For a year and a half, prosecutors kept their find quiet, hoping
to trace the history of some 1,406 pieces by artists such as
Pablo Picasso, Henri Matisse and Marc Chagall before going
public.
But since news of the case broke last week, officials
have been scrambling to justify their secrecy and explain why
Germany can't just hand the pictures back to the heirs. At times
German authorities have appeared to be working at cross purposes
as they try to balance judicial independence with public
relations.
Ironically, it may be the strong protection of individual
rights introduced after World War II that may support the legal
argument that collector Cornelius Gurlitt should keep the works
he inherited from his father Hildebrand, an art dealer who
traded in works confiscated by the Nazis.
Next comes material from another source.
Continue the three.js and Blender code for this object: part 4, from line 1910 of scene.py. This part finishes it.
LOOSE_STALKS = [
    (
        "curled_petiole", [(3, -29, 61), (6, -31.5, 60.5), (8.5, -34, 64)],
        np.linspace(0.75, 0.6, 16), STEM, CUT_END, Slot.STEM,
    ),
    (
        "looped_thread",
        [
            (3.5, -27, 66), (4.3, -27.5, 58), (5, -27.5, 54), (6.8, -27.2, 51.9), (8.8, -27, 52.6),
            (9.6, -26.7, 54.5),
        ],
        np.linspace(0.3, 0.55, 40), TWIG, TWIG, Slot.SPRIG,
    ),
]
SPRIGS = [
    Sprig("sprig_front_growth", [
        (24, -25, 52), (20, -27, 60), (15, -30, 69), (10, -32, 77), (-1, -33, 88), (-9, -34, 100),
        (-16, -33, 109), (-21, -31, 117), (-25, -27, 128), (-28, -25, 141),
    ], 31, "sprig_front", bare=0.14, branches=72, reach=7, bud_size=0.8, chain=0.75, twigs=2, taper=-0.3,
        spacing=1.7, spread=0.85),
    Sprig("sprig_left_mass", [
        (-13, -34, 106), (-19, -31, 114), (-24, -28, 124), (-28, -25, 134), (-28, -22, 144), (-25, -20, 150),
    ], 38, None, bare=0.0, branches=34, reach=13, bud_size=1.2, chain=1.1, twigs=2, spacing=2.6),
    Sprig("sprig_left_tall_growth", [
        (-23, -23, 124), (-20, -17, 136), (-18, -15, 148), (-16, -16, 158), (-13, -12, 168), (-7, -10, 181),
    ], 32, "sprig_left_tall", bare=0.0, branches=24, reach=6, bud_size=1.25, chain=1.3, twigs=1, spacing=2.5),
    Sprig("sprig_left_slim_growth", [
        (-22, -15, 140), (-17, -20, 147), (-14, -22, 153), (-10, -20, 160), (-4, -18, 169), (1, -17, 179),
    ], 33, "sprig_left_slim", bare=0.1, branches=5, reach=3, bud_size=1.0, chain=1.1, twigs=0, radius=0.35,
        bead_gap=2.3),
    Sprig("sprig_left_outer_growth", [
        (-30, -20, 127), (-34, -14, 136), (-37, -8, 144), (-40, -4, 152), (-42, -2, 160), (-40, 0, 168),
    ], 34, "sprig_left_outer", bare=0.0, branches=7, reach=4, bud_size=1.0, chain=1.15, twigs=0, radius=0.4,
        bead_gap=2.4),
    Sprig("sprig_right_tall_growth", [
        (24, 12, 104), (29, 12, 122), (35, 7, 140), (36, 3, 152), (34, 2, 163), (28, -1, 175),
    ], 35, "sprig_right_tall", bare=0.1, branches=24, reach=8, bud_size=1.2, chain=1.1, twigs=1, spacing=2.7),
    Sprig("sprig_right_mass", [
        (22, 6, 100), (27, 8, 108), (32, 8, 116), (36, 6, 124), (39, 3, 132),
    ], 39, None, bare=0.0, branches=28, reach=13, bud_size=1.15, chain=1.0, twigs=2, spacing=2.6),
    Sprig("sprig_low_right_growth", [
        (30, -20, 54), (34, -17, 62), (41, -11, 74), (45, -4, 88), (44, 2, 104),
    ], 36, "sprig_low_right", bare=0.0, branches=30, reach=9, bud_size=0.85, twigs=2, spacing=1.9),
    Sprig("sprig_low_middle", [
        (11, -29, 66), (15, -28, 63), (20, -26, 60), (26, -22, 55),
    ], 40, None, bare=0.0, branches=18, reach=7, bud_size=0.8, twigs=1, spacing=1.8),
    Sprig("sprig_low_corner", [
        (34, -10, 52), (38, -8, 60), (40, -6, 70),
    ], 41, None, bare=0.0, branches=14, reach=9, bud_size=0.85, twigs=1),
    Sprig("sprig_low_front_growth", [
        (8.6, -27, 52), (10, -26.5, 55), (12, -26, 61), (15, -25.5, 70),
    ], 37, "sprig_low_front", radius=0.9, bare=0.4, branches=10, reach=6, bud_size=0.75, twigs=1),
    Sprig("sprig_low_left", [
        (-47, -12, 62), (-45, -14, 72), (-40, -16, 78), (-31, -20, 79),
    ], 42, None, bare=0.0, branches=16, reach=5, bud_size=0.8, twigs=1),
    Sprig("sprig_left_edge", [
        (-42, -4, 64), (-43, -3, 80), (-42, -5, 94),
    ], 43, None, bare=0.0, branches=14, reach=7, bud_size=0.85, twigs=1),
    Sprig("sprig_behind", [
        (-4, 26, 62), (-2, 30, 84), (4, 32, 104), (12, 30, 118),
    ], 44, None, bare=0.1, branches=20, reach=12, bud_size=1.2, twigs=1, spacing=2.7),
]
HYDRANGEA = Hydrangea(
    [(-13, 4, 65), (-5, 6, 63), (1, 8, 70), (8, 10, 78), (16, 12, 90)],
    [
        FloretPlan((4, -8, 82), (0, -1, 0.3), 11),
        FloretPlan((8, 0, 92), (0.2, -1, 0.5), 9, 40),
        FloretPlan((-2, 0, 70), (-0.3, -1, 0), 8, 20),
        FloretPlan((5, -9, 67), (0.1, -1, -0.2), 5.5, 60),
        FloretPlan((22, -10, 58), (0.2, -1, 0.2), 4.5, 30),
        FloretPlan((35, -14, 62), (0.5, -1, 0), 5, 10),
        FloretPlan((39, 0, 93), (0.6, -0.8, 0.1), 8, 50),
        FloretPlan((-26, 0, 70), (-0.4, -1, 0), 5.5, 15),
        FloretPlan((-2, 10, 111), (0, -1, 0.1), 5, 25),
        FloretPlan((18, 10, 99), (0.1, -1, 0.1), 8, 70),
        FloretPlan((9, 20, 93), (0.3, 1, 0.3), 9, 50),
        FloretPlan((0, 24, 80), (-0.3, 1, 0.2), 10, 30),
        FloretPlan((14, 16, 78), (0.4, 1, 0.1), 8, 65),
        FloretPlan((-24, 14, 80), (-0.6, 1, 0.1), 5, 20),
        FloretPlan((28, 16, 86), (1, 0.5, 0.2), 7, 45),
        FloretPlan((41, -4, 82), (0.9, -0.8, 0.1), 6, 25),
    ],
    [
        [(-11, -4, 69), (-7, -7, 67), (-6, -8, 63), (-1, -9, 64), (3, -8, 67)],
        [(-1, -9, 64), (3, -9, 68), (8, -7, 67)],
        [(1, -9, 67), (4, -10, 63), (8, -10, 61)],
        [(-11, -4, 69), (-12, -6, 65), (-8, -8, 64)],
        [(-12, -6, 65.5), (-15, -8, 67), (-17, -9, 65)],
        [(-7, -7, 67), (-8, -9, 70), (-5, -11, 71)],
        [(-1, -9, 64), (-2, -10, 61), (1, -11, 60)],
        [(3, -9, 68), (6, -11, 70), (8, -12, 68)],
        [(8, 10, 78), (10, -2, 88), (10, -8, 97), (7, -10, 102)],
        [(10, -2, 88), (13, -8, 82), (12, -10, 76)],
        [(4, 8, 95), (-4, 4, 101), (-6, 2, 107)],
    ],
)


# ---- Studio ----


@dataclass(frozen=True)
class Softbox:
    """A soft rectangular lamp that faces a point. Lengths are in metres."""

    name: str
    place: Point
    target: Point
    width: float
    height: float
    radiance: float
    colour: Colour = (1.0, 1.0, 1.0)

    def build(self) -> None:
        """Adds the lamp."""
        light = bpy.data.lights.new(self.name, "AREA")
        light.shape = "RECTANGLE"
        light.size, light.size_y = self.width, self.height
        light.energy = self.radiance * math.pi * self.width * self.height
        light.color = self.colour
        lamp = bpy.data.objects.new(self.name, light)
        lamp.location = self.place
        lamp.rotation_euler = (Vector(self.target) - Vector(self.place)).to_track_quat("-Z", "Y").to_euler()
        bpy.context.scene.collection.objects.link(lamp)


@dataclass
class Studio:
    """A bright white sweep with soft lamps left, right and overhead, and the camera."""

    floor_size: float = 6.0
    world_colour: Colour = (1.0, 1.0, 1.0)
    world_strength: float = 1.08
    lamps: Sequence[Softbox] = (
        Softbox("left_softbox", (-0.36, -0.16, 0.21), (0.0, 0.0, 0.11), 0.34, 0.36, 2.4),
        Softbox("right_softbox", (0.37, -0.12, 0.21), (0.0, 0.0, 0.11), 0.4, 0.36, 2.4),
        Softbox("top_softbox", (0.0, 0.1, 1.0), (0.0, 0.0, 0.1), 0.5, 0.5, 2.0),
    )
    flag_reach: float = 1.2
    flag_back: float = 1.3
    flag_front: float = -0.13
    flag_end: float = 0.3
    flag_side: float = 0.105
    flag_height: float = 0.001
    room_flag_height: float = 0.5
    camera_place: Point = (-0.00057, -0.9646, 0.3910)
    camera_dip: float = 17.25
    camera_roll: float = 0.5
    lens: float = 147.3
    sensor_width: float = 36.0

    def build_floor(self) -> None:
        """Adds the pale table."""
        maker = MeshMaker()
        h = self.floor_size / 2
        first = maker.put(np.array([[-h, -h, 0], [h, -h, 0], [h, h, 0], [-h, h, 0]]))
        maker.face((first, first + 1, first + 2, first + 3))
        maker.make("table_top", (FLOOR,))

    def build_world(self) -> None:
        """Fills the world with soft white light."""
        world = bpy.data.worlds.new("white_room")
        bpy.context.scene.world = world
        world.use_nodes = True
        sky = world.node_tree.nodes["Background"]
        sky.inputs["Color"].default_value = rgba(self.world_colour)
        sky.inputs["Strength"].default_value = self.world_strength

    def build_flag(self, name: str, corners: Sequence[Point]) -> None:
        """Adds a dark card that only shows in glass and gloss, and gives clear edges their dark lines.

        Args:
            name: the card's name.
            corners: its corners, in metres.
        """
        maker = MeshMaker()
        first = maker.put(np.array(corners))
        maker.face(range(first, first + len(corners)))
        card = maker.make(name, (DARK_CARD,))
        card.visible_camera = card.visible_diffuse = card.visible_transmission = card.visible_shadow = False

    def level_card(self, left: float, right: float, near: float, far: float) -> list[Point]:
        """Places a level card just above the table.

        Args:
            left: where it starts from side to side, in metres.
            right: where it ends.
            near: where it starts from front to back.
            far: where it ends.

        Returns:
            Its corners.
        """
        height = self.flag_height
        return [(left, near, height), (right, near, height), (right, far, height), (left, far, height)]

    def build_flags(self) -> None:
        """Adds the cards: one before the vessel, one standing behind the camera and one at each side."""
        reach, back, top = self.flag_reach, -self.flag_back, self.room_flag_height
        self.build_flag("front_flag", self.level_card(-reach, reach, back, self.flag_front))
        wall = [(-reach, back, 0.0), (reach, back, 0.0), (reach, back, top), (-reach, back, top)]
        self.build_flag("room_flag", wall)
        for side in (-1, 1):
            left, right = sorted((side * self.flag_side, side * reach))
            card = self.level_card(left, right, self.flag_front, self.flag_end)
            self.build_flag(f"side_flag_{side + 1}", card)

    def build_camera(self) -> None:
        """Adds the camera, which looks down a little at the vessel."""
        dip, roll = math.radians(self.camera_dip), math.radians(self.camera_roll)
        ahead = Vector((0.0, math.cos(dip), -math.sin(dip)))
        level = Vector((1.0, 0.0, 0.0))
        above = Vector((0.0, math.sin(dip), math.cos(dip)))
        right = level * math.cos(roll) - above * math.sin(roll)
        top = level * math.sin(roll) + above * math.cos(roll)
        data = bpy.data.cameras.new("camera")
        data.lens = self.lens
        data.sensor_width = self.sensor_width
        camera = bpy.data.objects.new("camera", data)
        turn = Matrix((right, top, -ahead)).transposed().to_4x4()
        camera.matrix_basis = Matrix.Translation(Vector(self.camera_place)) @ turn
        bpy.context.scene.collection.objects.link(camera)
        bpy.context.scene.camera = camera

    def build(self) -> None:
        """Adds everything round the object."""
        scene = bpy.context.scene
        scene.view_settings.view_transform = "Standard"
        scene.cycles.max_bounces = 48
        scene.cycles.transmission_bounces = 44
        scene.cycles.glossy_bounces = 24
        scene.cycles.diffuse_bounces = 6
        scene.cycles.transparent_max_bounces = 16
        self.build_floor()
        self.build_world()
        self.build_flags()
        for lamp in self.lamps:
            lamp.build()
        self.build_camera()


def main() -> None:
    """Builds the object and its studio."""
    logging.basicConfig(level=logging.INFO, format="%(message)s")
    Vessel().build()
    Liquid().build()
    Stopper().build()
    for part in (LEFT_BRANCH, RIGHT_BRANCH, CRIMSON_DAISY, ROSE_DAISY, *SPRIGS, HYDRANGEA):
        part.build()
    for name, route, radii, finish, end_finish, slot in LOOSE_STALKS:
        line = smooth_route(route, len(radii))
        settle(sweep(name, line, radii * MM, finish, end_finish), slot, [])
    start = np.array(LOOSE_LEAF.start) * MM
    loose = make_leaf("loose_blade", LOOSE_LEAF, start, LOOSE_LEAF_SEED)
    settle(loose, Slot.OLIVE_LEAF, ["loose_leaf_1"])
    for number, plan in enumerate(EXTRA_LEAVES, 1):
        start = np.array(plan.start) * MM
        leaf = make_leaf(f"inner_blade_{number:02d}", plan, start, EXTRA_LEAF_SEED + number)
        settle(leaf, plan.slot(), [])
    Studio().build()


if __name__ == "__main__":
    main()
"His father did bad things during the Nazi period, but under
our legal system you can't punish the son for that," said
Matthias Druba, a Berlin lawyer who has dealt with other art
restitution cases.
Authorities are investigating whether the paintings, prints
and drawings were "misappropriated." But a spokesman for
Augsburg prosecutors, who are handling the case, acknowledged
that Germany's 30-year statute of limitations for most criminal
prosecutions could make a legal pursuit of the art difficult.
"I never said we will give back the pictures to all those who
suffered injustice back then," prosecutor Matthias Nikolai told
The Associated Press.
"We need to examine who can make what claims," he said. "To
put it very carefully, there is a possibility in Germany's
criminal code to hand seized objects back to victims."
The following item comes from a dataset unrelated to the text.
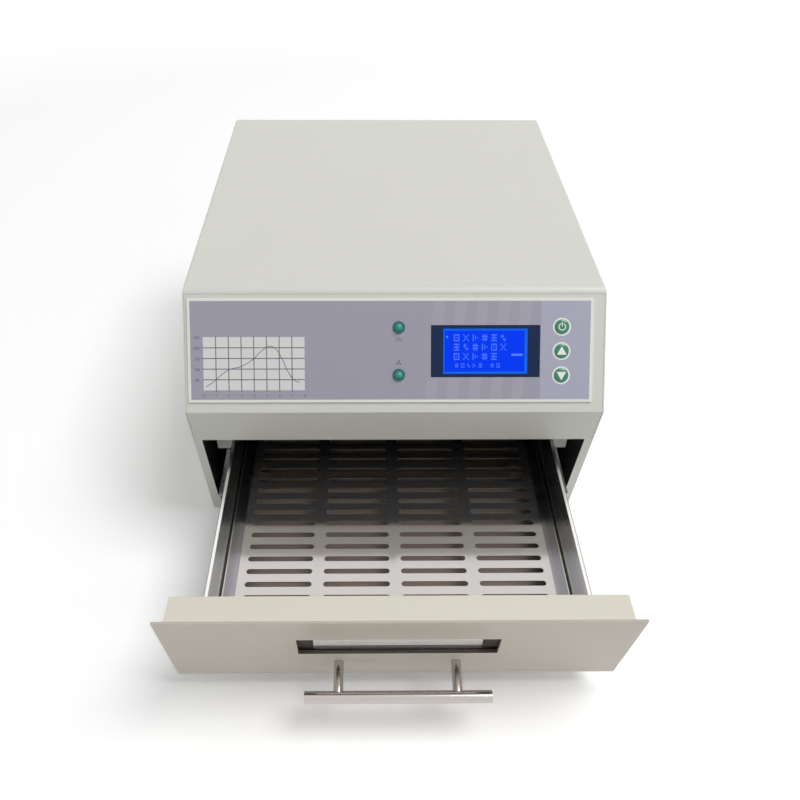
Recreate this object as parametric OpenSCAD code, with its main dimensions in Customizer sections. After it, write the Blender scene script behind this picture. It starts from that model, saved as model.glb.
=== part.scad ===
// Benchtop infrared reflow oven with a sliding drawer, shown with the drawer part open.
// Millimetres. X is to the right, Y to the back, Z up. The origin is on the ground,
// under the middle of the housing.

/* [Housing] */
// Overall width of the housing
body_w = 370; // [360:1:400]
// Height of the flat top above the ground
body_h = 260; // [256:1:280]
// Depth of the flat top, from its front fold to the back
top_d = 368; // [364:1:400]
// Length of the sloping control panel
panel_len = 108.8; // [106:0.2:112]
// Tilt of the control panel from upright
panel_tilt = 37; // [35:0.5:39]
// Undercut of the lower front from upright
undercut = 9.75; // [8:0.25:11]
// Thickness of the housing sheet
sheet = 1.2; // [1:0.1:1.6]
// Radius of the fold between the top and the panel
fold_r = 8; // [4:1:10]
// Radius of the long side edges of the top
edge_r = 2.5; // [2:0.5:4]
// Height of the feet
foot_h = 12; // [10:1:14]
// Width of the front flanges of the side panels
side_flange = 8; // [6:0.5:10]
// Height of the drawer opening, from the base lip up to the dark strip
front_open = 108.1; // [106:0.5:110]
// Depth of the flange turned back under the strip
strip_return = 36; // [35:0.5:37]
// Height of the base lip that shows under the drawer
base_lip = 12.2; // [10:0.2:14]

/* [Drawer] */
// How far the drawer stands open
drawer_open = 189; // [0:1:290]
// Gap around the drawer front plate
plate_gap = 0.9; // [0.5:0.1:1.5]
// Thickness of the drawer front plate
plate_t = 2; // [1.5:0.1:3]
// Gap between the closed plate and the housing's front flanges
stop_gap = 0.3; // [0.2:0.1:0.6]
// Depth of the insulated box behind the plate
box_d = 21.5; // [20:0.5:23]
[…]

Experts say the government's best option could be to appeal
to Gurlitt's sense of ethics and negotiate resolutions about the
art instead of heading to court.
There's some precedent for that. Two years ago, Gurlitt sold
a work by German expressionist painter Max Beckmann titled "The
Lion Tamer" for 864,000 euros ($1.16 million), which he shared
with the heirs of a Jewish collector who once owned the picture.
"It was all a matter of goodwill," said Karl-Sax Feddersen, a
legal adviser for the Cologne auction house Lempertz. "The heirs
wouldn't have been able to get a German court to help them."
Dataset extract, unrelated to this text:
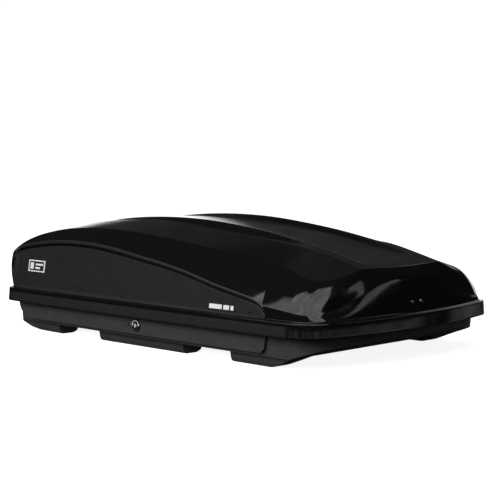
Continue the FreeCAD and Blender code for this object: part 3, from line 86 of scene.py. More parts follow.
# The height over which the groove and bead fade out where they run down to the ledge.
RELIEF_START, RELIEF_FADE = 2, 14
WALL_FOOT = LEDGE + 2.4
PANEL_MARGIN = 6


# ---------------------------------------------------------------- curves and outlines

def along(stations, place):
    """Smooth curve through stations given as (place, value), straight beyond its ends."""
    count = len(stations)
    slopes = []
    for index in range(count):
        before = stations[max(index - 1, 0)]
        after = stations[min(index + 1, count - 1)]
        slopes.append((after[1] - before[1]) / (after[0] - before[0]))
    if place <= stations[0][0]:
        return stations[0][1] + slopes[0] * (place - stations[0][0])
    for index in range(count - 1):
        start, end = stations[index], stations[index + 1]
        if place <= end[0]:
            span = end[0] - start[0]
            part = (place - start[0]) / span
            rise = part * part * (3 - 2 * part)
            leave = part * (1 - part) ** 2
            arrive = part * part * (part - 1)
            return (start[1] + (end[1] - start[1]) * rise
                    + span * (slopes[index] * leave + slopes[index + 1] * arrive))
    return stations[-1][1] + slopes[-1] * (place - stations[-1][0])


def clamp(value, low, high):
    return min(max(value, low), high)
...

The elder Gurlitt, who died in 1956, was one of four art
dealers commissioned by the Nazis to sell what is known as
"degenerate art" — items seized from museums because they were
deemed a corrupting influence on the German people. Prosecutors
believe some 380 of the works found in his son's apartment were
"degenerate art."
But another 590 artworks there may have been looted by the
Nazis, they say.
The German government is keen to help the claimants, aware
that doing otherwise would be a public relations disaster for a
country trying to make amends for its Nazi past.
Government spokesman Steffen Seibert said Wednesday that
authorities were using "all the available expertise at their
disposal" to determine if there were legitimate claims to the
works.
"We know that the Jewish organizations represent people who
are often very old and who suffered great injustices," he said.
"The work has begun in earnest now and it will bear results."